1. Starting with the solution.
If you haven’t worked in a business and acquired what is known in startup lingo as “domain expertise”, you are unlikely to really understand what works and what does not in that business. I don’t know whether the founders of Vinetrade had any domain expertise, but judging by the tone of the post I am guessing not.
Now, in one school of startup thought, this is a feature, not a bug. A fresh perspective facilitates DISRUPTION, the holy grail of startup achievement. In this case, as is usual, it did not. That speaks to how tough pulling off disruption is more than anything. Industries are organized the way they are for a reason.

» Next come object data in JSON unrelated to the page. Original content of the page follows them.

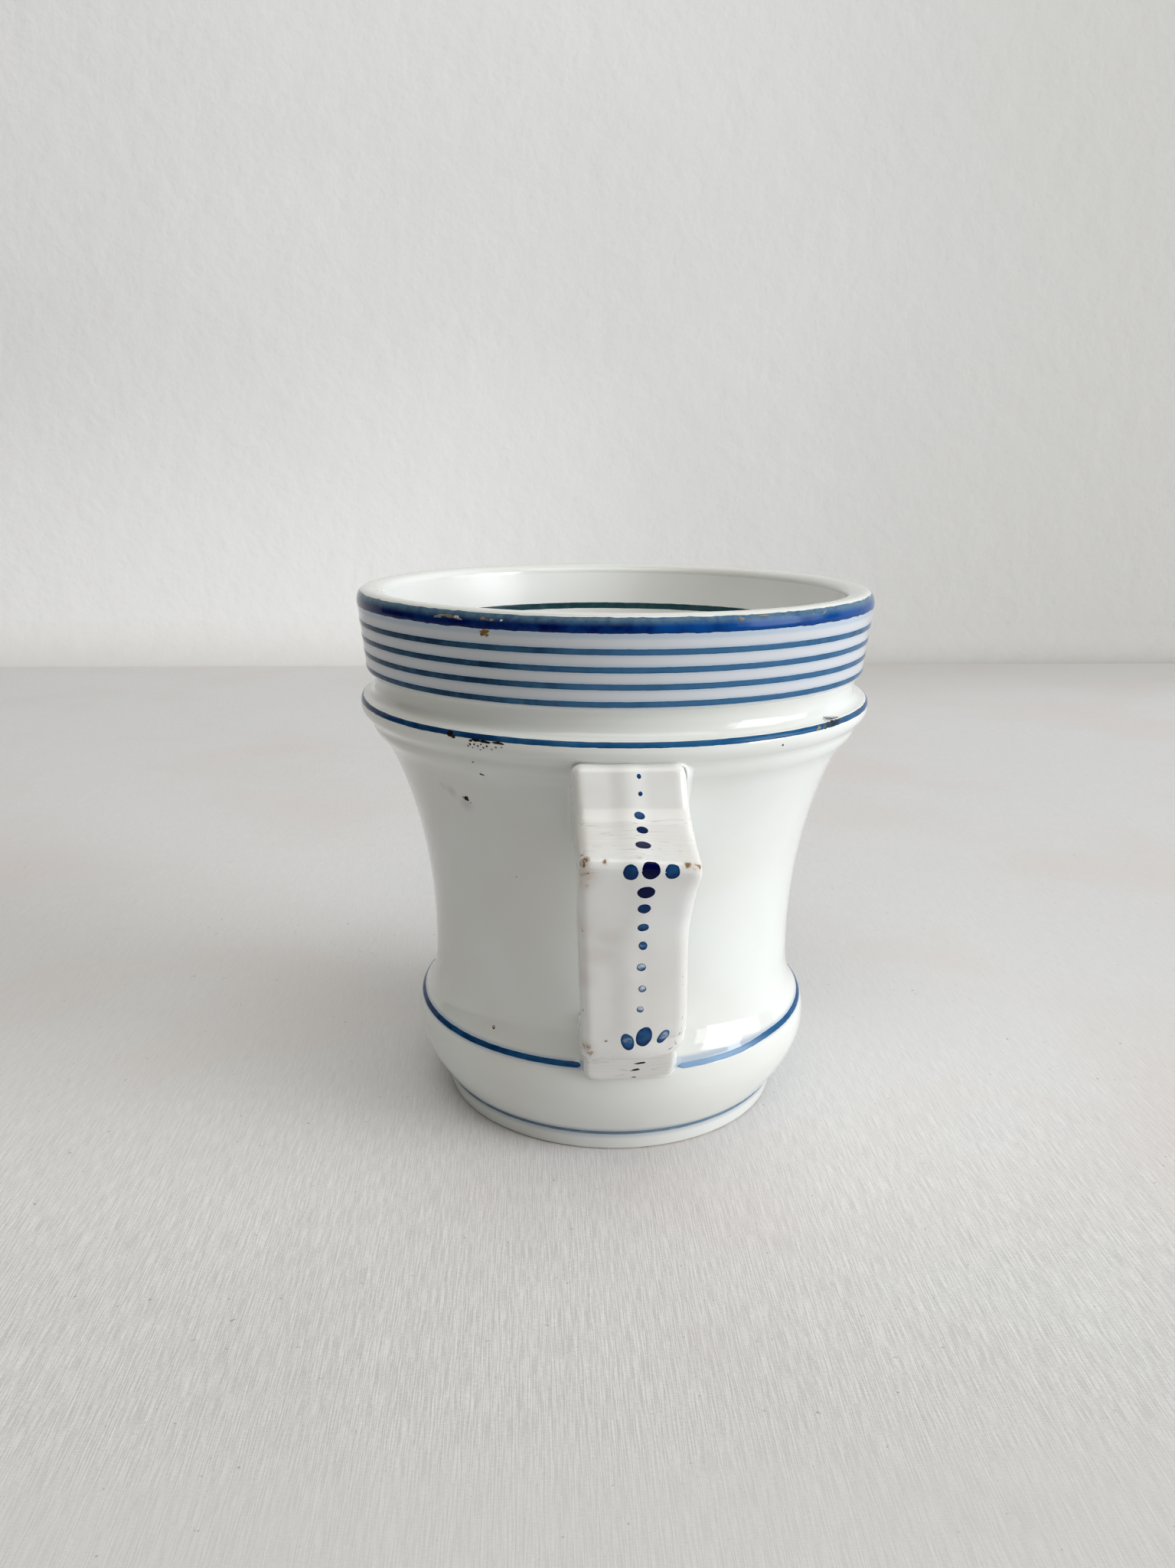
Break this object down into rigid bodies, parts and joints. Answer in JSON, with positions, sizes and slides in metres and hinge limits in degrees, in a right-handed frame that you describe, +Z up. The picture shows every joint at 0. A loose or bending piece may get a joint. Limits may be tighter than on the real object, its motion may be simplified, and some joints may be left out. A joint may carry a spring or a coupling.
{
  "type": "brulot cup",
  "caption": "Thick-walled porcelain coffee cup: flared body with a bulged foot, a projecting ring under a banded collar, and an angular strap handle.",
  "frame": {"origin": "centre of the bounding box's lowest face, on the surface that the cup stands on", "axes": "+Z up, parallel to the body's axis of revolution; the handle points to -Y and the body's axis stands behind the origin on +Y"},
  "size_m": [0.084, 0.097, 0.0873],
  "materials": {
    "body_porcelain": "clear gloss glaze over white porcelain",
    "handle_porcelain": "clear gloss glaze over white porcelain, worn brown along the elbow",
    "luting_slip": "clear gloss glaze over porcelain slip",
    "cobalt_enamel": "painted blue lines and dots, gloss"
  },
  "bodies": {
    "root": {"cup_body": "body_porcelain", "handle": "handle_porcelain", "heel_pad": "handle_porcelain", "upper_slip_joint": "luting_slip", "lower_slip_joint": "luting_slip"}
  },
  "joints": []
}
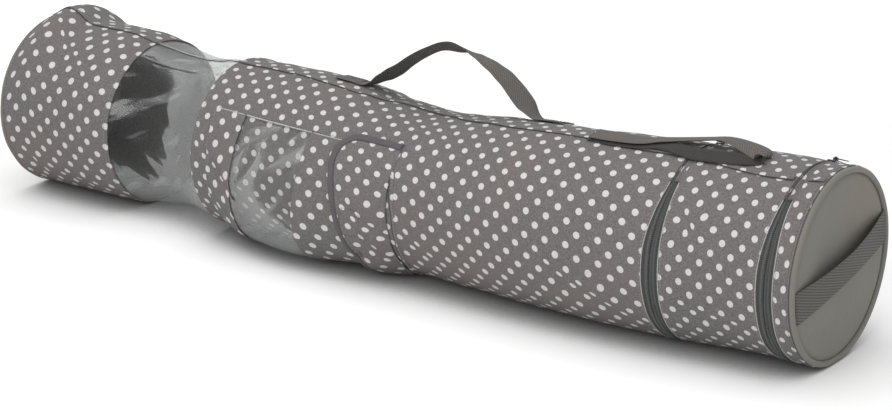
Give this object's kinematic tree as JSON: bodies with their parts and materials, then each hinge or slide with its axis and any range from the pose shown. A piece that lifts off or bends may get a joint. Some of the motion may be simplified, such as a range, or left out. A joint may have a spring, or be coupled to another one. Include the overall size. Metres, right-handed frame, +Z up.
{
  "type": "gift wrap organizer",
  "caption": "Soft zipped tube bag that lies on its side, with a clear window for paper rolls, a front pocket with a flap, a ribbon section, a lid and webbing handles.",
  "frame": {"origin": "on the flattened underside, halfway along the tube", "axes": "+X along the tube from its base end to its lid end, +Y towards the back, +Z up"},
  "size_m": [1.0759, 0.2372, 0.2501],
  "materials": {
    "dotted_fabric": "warm grey woven polyester with a lattice of pale dots",
    "olive_fabric": "smooth olive-grey coated polyester",
    "olive_webbing": "coarse olive-grey woven webbing",
    "dark_binding": "dark purple-grey folded bias binding",
    "zip_tape": "dark green-grey woven zip tape",
    "zip_coil": "dark nylon coil",
    "zip_metal": "dark painted die-cast metal",
    "clear_vinyl": "clear glossy flexible vinyl",
    "board": "grey stiffening board",
    "hook_tape": "dark grey hook and loop tape"
  },
  "bodies": {
    "root": {"arch_handle_left_tab": "olive_webbing", "arch_handle_right_tab": "olive_webbing", "base_board": "board", "base_disc": "olive_fabric", "base_piping": "olive_fabric", "base_sleeve": "dotted_fabric", "body_mouth_panel": "dotted_fabric", "body_panel": "dotted_fabric", "loop_handle": "olive_webbing", "pocket_front": "dotted_fabric", "pocket_loop_patch": "hook_tape", "pocket_mouth_binding": "dark_binding", "pocket_side": "dotted_fabric", "pocket_window": "clear_vinyl", "roll_window": "clear_vinyl", "top_seam": "dotted_fabric", "zip_1_body_tape": "zip_tape", "zip_1_body_teeth": "zip_coil"},
    "ribbon_section": {"section_divider": "board", "section_panel": "dotted_fabric", "section_seam": "dotted_fabric", "zip_1_section_tape": "zip_tape", "zip_1_section_teeth": "zip_coil", "zip_2_section_tape": "zip_tape", "zip_2_section_teeth": "zip_coil"},
    "lid": {"lid_band": "dotted_fabric", "lid_board": "board", "lid_disc": "olive_fabric", "lid_piping": "olive_fabric", "lid_seam": "dotted_fabric", "lid_strap": "olive_webbing", "zip_2_lid_tape": "zip_tape", "zip_2_lid_teeth": "zip_coil"},
    "zip_1_slider": {"zip_1_slider": "zip_metal"},
    "zip_1_pull": {"zip_1_pull": "zip_metal"},
    "zip_2_slider": {"zip_2_slider": "zip_metal"},
    "zip_2_pull": {"zip_2_pull": "zip_metal"},
    "flap": {"flap_panel": "dotted_fabric", "flap_binding": "dark_binding", "flap_hook_patch": "hook_tape"},
    "arch_handle": {"arch_handle": "olive_webbing"}
  },
  "joints": [
    {"name": "ribbon_section_fold", "type": "hinge", "parent": "root", "child": "ribbon_section", "pos_m": [0.3765, -0.02909, 0.19825], "axis": [0, -0.9808, -0.1951], "range_deg": [0, 110], "deforming": ["loop_handle"]},
    {"name": "lid_fold", "type": "hinge", "parent": "ribbon_section", "child": "lid", "pos_m": [0.5005, -0.02039, 0.19825], "axis": [0, -0.9808, -0.1951], "range_deg": [0, 110]},
    {"name": "zip_1_run", "type": "hinge", "parent": "root", "child": "zip_1_slider", "pos_m": [0.3765, -0.00927, 0.0986], "axis": [-1, 0, 0], "range_deg": [0, 296]},
    {"name": "zip_1_pull_swing", "type": "hinge", "parent": "zip_1_slider", "child": "zip_1_pull", "pos_m": [0.3765, 0.0282, 0.19882], "axis": [1, 0, 0], "range_deg": [0, 120]},
    {"name": "zip_2_run", "type": "hinge", "parent": "ribbon_section", "child": "zip_2_slider", "pos_m": [0.5005, -0.00057, 0.0986], "axis": [-1, 0, 0], "range_deg": [0, 296]},
    {"name": "zip_2_pull_swing", "type": "hinge", "parent": "zip_2_slider", "child": "zip_2_pull", "pos_m": [0.5005, 0.0369, 0.19882], "axis": [1, 0, 0], "range_deg": [0, 120]},
    {"name": "flap_fold", "type": "hinge", "parent": "root", "child": "flap", "pos_m": [0.0475, -0.10662, 0.07313], "axis": [0, -0.1951, 0.9808], "range_deg": [0, 150]},
    {"name": "arch_handle_swing", "type": "hinge", "parent": "root", "child": "arch_handle", "pos_m": [0.051, 0.01631, 0.20513], "axis": [1, 0, 0], "range_deg": [-80, 80]}
  ]
}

2. Assuming that middlemen are a sign of waste and inefficiency.
As a society we have an aversion to middlemen. See this podcast with Russ Roberts, from which I learned of an amazing article: “The Economic Organisation of a P.O.W. Camp” by R.A. Radford. Story goes like this:
There once was a P.O.W. camp where the prisoners got Red Cross packets full of various things: food, cigarettes and so on. Everybody has the same stuff but people have different tastes. Some people don’t smoke, some don’t eat beef, etc.
Enter the Itinerant Padre, who goes around and makes voluntary exchanges with people: carrots for molases, cigarettes for candy. At the end of the day he has two full packets plus a little more to himself. He wasn’t dishonest, he didn’t empty one of the tins. Could have extorted, but didn’t. Yet everyone was better off.
A middleman is someone who creates markets, a function we instinctively disdain. Middlemen happen to be really important in the wine industry, I think because it has many suppliers and many buyers. When a network is really complex you need a lot of humans to keep all of the relationships straight. Consolidation of middlemen can only follow and never lead consolidation of principals.
Well, at least as long as #3 holds, which is:
3. Hoping we have the technology to replace human interaction.
We haven’t hit the singularity yet and there is no substitute for human interaction. Principals (buyers and/or sellers) resent anything other than the personal touch. Eventually, firms will be able to spawn human minds inside machines, meaning a central technological force can manage relationships in an infinitely complex network.
But until the human mind is itself commoditized, there is no substitute for an attentive salesman.